A waste utilization strategy for preparing high-performance supercapacitor electrodes with sea urchin-like structure

Three-dimensional (3D) porous nanomaterials are promising candidate for supercapacitor electrodes owing to their rich specific surface area and rapid electron transport rates. Herein, we report a simple mixed solvent-thermal process and one-step carbonization for the controllable synthesis of 3D hierarchically porous nanomaterials with a diverse porous microstructure consisting of nickel cobaltate, graphene, and polyurethane foam (PGNC).
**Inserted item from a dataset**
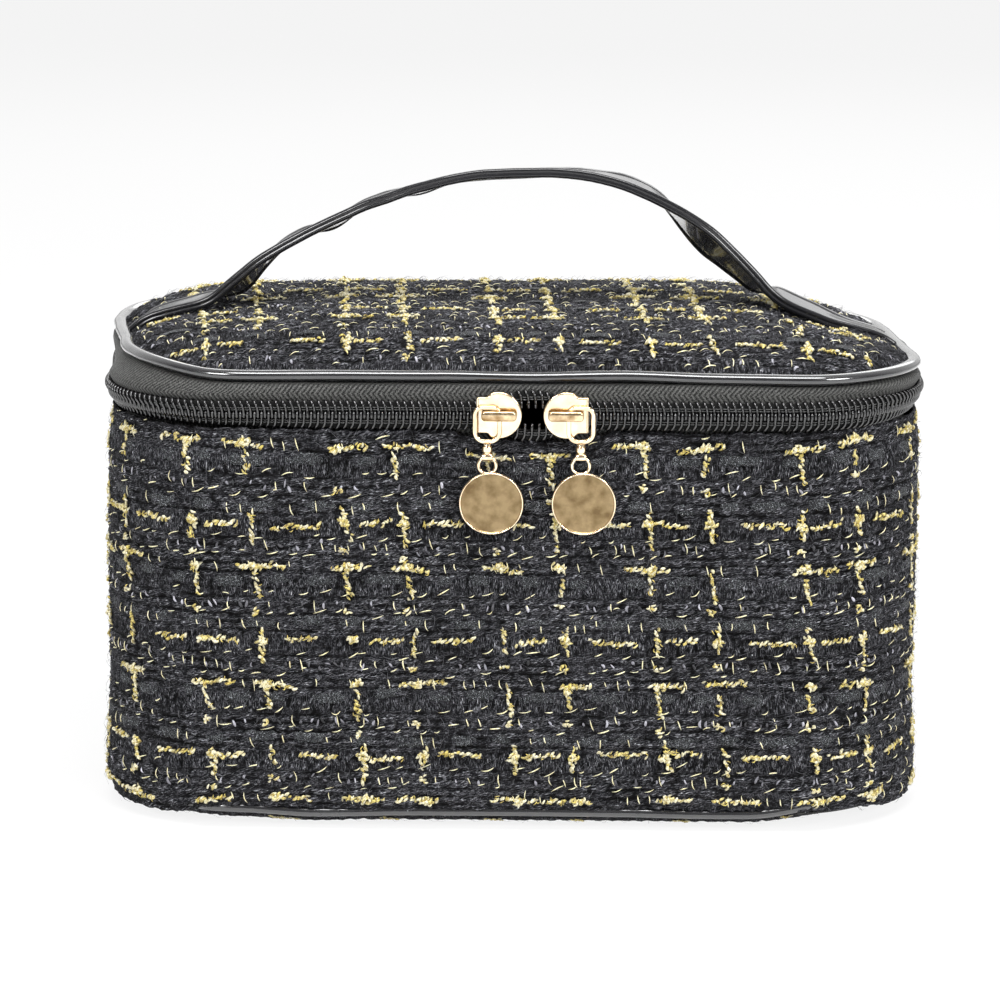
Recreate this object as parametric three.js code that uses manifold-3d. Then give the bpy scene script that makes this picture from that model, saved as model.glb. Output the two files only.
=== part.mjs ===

Significantly, PGNC exhibits a sea urchin 3D porous structure, which originates from the synergetic effect of hierarchical, interconnected pore structure with a distinctive unit structure composed of polyols and isocyanates, abundant amount of doped N atoms and surface opened channels with proper degree of graphitization, displays extraordinary electrochemical performances such as an ultrahigh reversible specific capacity of ca.1900 F·g−1 at a current density of 1.0 A·g−1 and excellent cycling stability (ca. 83% capacitance retention after 5000 charge/discharge cycles). Moreover, an asymmetric supercapacitor based on PGNC as positive electrode and the mixture of activated carbon with graphite as negative electrode manifested a high energy density of ca.52 Wh·kg−1 at a power density of 375 W·kg−1 in 6 M KOH aqueous electrolyte. Even at a higher power density of 3750 W·kg−1, the energy density can still reach 26 Wh·kg−1.